▶ _Work to do_
Within the material below, locate the line with "translate([0, 0, insert_len" and the line with "obj.matrix_world = world", then return those two lines and all lines between them, exactly as written.

▶ _Data section_
::::
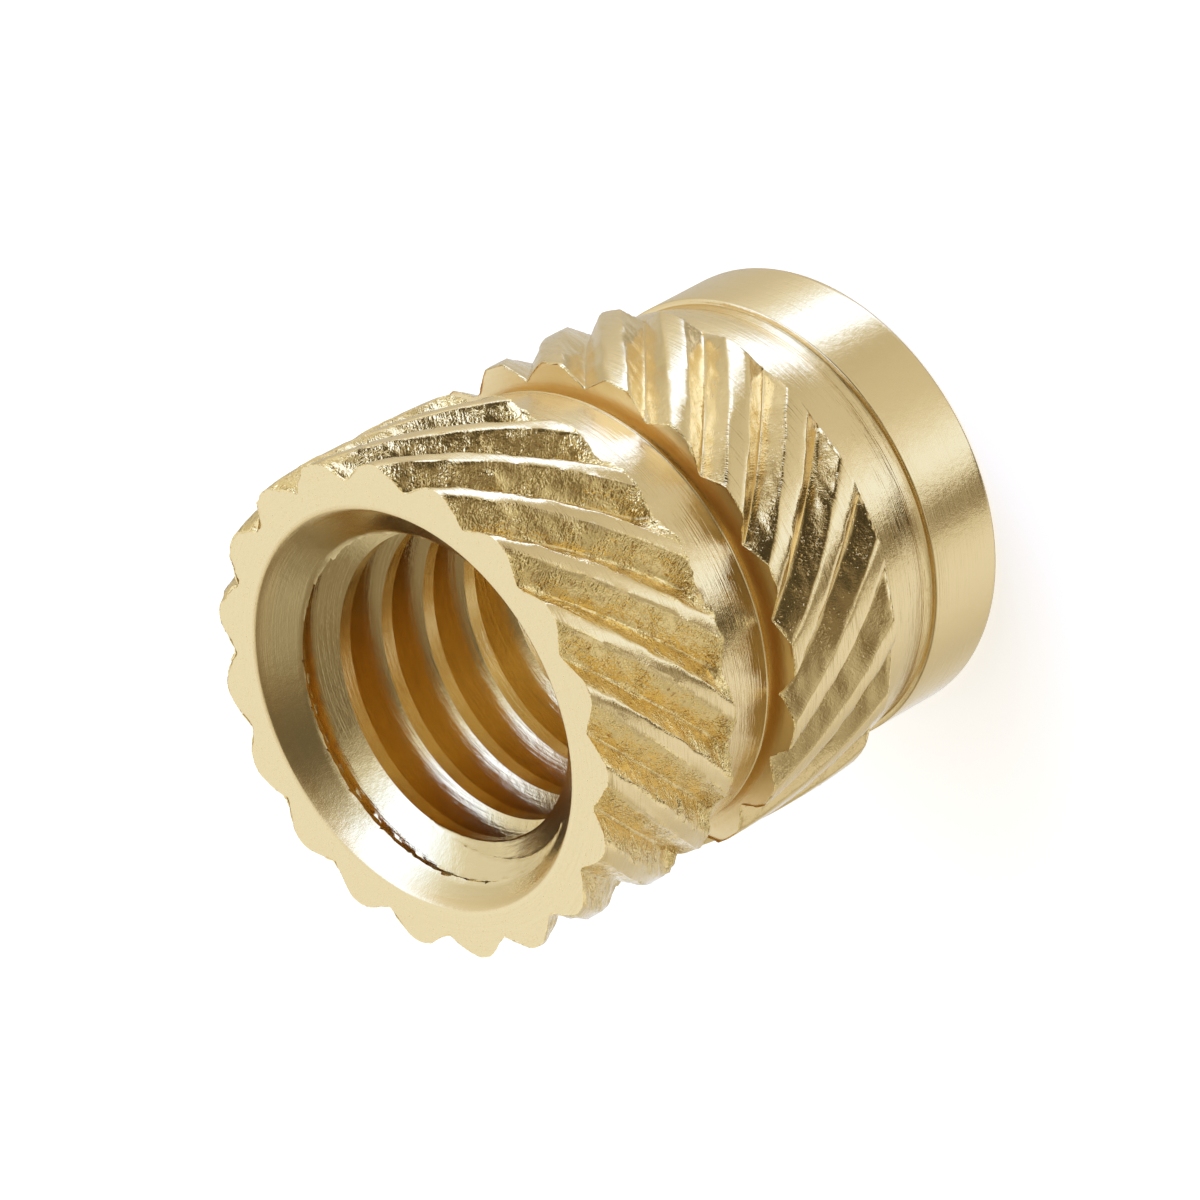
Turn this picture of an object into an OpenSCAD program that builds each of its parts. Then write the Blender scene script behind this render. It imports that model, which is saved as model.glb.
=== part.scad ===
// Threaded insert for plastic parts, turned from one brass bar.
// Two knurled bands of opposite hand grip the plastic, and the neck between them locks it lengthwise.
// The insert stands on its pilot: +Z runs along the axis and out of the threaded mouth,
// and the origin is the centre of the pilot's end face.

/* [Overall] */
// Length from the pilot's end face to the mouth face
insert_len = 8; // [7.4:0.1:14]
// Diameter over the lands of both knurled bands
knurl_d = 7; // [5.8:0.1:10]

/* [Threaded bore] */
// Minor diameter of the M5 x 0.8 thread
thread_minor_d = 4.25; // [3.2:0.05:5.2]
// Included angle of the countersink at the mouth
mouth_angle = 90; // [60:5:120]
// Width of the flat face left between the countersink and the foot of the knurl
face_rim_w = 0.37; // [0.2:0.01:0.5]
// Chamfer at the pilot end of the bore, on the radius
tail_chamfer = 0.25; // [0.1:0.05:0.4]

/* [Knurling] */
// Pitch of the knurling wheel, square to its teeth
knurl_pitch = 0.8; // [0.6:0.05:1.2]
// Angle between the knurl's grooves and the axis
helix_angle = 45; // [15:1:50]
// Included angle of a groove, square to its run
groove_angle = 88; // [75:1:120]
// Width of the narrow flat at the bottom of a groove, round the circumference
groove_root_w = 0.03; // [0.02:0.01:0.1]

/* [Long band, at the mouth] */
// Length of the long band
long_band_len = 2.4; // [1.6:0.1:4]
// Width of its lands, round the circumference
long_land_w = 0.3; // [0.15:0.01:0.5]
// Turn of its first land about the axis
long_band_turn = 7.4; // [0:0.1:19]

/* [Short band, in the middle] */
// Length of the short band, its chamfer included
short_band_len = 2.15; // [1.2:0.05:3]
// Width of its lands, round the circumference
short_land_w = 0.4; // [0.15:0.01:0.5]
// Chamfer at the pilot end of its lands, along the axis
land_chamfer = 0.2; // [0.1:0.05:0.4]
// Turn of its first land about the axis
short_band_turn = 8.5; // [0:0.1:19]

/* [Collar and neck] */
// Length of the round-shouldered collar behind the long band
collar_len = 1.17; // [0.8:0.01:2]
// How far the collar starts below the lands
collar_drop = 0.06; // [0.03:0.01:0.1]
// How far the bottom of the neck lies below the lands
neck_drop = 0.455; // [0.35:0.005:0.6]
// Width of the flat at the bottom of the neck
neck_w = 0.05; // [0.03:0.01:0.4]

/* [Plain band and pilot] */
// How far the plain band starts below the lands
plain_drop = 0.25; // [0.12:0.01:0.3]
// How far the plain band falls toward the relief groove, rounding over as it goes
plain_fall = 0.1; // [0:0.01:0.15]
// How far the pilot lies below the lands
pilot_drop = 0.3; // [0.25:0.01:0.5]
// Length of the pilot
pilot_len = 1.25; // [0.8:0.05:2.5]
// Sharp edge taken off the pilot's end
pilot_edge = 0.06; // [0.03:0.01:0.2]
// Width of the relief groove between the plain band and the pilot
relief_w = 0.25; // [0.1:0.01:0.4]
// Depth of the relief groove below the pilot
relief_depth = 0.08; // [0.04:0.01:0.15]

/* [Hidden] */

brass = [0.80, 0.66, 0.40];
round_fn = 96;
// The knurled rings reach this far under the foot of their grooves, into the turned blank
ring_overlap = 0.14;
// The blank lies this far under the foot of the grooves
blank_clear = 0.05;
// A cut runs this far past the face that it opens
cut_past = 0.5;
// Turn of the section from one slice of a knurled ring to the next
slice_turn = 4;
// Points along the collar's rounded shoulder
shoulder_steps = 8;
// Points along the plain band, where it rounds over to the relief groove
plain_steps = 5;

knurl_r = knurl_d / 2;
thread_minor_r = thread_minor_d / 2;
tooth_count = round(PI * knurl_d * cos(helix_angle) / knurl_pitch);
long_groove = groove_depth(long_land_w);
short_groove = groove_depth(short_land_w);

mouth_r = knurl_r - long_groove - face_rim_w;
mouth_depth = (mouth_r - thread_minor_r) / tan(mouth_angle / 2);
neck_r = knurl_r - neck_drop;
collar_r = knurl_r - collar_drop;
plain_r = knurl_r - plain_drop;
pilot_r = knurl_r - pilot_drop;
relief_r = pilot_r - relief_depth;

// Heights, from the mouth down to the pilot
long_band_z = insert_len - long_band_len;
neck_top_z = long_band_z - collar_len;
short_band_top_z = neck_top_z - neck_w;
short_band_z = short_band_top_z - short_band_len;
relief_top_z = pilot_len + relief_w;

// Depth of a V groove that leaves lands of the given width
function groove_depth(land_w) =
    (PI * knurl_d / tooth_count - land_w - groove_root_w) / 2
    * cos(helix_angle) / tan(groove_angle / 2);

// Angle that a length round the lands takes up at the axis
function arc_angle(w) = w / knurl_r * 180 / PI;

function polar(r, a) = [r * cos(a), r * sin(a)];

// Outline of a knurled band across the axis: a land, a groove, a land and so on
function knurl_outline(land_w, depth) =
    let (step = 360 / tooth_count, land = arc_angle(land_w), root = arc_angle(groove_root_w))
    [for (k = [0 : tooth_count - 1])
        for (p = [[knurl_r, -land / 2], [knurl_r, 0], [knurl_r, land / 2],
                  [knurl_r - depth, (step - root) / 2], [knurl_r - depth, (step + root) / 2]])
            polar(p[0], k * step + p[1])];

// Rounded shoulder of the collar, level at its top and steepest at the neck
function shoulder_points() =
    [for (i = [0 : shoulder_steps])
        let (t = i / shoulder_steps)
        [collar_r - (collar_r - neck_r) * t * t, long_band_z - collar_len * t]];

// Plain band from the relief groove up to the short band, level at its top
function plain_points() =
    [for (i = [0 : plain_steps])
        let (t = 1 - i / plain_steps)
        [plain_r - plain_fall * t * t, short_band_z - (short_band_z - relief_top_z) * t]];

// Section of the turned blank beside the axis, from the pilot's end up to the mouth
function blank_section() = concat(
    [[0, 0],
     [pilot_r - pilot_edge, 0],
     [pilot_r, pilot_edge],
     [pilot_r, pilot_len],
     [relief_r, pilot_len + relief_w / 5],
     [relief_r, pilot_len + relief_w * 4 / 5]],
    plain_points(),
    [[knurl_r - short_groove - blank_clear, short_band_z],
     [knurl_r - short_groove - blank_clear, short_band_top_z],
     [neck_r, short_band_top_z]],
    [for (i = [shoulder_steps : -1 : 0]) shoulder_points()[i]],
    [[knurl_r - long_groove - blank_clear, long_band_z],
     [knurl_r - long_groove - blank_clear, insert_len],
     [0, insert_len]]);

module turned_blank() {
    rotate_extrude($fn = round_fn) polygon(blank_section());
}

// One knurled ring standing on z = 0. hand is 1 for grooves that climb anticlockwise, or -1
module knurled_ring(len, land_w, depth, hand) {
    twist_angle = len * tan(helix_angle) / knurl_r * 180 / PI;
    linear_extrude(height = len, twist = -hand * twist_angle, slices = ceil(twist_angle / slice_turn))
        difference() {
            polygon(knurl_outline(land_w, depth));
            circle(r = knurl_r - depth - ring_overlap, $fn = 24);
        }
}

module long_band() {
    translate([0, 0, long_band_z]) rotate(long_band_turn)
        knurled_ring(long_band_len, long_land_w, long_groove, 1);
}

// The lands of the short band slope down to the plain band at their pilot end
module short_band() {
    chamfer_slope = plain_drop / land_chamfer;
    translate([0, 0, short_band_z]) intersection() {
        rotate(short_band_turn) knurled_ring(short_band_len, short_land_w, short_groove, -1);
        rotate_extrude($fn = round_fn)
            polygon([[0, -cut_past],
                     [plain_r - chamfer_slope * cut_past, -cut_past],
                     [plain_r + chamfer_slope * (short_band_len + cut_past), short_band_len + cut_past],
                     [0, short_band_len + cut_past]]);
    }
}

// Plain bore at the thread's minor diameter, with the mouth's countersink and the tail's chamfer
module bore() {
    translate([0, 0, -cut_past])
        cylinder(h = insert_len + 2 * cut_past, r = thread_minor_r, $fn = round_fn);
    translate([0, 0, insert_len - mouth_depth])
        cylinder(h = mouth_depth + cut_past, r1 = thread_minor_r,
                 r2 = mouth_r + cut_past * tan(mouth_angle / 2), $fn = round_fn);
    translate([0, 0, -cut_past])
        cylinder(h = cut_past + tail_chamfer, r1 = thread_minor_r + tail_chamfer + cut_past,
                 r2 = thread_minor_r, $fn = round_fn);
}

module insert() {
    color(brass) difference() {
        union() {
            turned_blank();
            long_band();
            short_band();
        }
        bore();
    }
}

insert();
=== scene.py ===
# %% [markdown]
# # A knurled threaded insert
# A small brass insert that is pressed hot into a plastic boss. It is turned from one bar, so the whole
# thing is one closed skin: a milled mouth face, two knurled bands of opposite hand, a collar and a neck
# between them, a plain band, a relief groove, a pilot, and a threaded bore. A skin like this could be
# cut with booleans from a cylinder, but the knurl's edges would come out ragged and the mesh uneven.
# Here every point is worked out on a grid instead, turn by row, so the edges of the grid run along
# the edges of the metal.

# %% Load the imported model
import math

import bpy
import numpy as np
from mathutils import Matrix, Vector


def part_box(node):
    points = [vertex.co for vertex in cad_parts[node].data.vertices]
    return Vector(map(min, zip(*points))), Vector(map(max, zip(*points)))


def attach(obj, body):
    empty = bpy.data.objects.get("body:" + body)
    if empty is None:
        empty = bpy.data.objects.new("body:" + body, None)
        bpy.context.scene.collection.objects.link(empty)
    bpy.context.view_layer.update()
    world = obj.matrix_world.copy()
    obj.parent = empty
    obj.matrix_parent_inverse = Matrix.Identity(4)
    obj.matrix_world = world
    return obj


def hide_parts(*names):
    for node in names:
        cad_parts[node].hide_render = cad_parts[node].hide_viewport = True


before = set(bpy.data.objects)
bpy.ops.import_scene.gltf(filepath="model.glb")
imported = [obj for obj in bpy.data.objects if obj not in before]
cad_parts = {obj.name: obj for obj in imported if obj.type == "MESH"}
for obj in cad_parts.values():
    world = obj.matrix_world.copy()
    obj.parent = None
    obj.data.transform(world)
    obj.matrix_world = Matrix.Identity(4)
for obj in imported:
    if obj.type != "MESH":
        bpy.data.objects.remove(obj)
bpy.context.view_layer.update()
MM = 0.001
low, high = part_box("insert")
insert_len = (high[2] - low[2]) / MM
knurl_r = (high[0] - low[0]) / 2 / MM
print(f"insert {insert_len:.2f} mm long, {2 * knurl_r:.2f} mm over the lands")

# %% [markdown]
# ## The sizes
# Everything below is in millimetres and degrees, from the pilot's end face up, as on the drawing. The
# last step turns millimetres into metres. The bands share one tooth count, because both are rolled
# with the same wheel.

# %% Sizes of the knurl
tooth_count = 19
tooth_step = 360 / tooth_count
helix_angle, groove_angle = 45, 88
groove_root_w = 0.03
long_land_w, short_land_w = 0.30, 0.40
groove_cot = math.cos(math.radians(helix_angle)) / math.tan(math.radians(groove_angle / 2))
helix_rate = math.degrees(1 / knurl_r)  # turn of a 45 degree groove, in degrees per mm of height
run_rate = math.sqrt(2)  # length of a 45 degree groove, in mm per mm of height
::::
▶ _Exercise result_
    translate([0, 0, insert_len - mouth_depth])
        cylinder(h = mouth_depth + cut_past, r1 = thread_minor_r,
                 r2 = mouth_r + cut_past * tan(mouth_angle / 2), $fn = round_fn);
    translate([0, 0, -cut_past])
        cylinder(h = cut_past + tail_chamfer, r1 = thread_minor_r + tail_chamfer + cut_past,
                 r2 = thread_minor_r, $fn = round_fn);
}

module insert() {
    color(brass) difference() {
        union() {
            turned_blank();
            long_band();
            short_band();
        }
        bore();
    }
}

insert();
=== scene.py ===
# %% [markdown]
# # A knurled threaded insert
# A small brass insert that is pressed hot into a plastic boss. It is turned from one bar, so the whole
# thing is one closed skin: a milled mouth face, two knurled bands of opposite hand, a collar and a neck
# between them, a plain band, a relief groove, a pilot, and a threaded bore. A skin like this could be
# cut with booleans from a cylinder, but the knurl's edges would come out ragged and the mesh uneven.
# Here every point is worked out on a grid instead, turn by row, so the edges of the grid run along
# the edges of the metal.

# %% Load the imported model
import math

import bpy
import numpy as np
from mathutils import Matrix, Vector


def part_box(node):
    points = [vertex.co for vertex in cad_parts[node].data.vertices]
    return Vector(map(min, zip(*points))), Vector(map(max, zip(*points)))


def attach(obj, body):
    empty = bpy.data.objects.get("body:" + body)
    if empty is None:
        empty = bpy.data.objects.new("body:" + body, None)
        bpy.context.scene.collection.objects.link(empty)
    bpy.context.view_layer.update()
    world = obj.matrix_world.copy()
    obj.parent = empty
    obj.matrix_parent_inverse = Matrix.Identity(4)
    obj.matrix_world = world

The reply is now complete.